━━ Information shown ━━
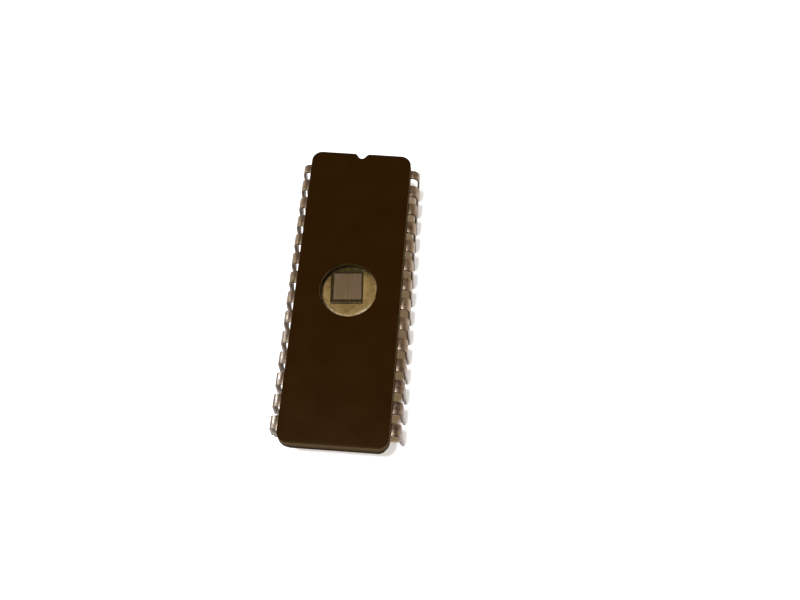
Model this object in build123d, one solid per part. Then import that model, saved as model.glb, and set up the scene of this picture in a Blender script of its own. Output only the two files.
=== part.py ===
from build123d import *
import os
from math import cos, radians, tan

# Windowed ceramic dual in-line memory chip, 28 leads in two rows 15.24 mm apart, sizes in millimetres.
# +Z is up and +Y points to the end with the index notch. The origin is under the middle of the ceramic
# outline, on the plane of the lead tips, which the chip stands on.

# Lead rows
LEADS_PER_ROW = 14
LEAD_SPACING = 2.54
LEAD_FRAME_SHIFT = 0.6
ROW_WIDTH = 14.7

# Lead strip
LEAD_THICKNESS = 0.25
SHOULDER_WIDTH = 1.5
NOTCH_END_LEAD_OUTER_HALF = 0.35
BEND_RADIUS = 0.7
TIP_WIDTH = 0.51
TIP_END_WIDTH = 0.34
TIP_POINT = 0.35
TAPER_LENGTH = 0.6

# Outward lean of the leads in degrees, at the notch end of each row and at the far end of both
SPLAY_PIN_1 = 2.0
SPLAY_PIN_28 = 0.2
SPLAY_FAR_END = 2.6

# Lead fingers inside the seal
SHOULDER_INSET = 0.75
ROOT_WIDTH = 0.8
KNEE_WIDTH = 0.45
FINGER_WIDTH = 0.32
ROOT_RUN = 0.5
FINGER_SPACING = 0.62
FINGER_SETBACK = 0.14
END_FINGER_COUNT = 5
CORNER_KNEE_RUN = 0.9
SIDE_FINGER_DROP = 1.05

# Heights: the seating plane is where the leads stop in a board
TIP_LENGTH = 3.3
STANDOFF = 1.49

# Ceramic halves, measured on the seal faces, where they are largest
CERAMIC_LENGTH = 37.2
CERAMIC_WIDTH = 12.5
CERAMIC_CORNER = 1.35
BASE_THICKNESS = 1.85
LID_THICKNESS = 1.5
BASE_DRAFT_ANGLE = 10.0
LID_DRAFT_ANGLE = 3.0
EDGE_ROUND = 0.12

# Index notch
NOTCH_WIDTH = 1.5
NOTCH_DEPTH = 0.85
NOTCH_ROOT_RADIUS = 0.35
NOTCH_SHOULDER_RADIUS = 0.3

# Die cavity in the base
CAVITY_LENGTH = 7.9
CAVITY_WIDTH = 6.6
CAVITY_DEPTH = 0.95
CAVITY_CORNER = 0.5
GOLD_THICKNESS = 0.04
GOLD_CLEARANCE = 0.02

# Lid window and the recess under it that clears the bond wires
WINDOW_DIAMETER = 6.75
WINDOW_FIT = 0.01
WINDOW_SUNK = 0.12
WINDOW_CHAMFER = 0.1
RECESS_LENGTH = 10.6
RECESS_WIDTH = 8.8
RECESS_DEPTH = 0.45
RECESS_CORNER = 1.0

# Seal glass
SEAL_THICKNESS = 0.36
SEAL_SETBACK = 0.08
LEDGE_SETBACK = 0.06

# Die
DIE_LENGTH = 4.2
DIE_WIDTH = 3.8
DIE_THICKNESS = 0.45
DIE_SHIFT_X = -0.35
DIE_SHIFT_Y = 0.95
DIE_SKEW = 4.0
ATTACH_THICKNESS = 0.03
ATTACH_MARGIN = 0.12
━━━
Task instructions –
Extract from the material all lines containing the string "that".

Expected output –
Model this object in build123d, one solid per part. Then import that model, saved as model.glb, and set up the scene of this picture in a Blender script of its own. Output only the two files.
# Lid window and the recess under it that clears the bond wires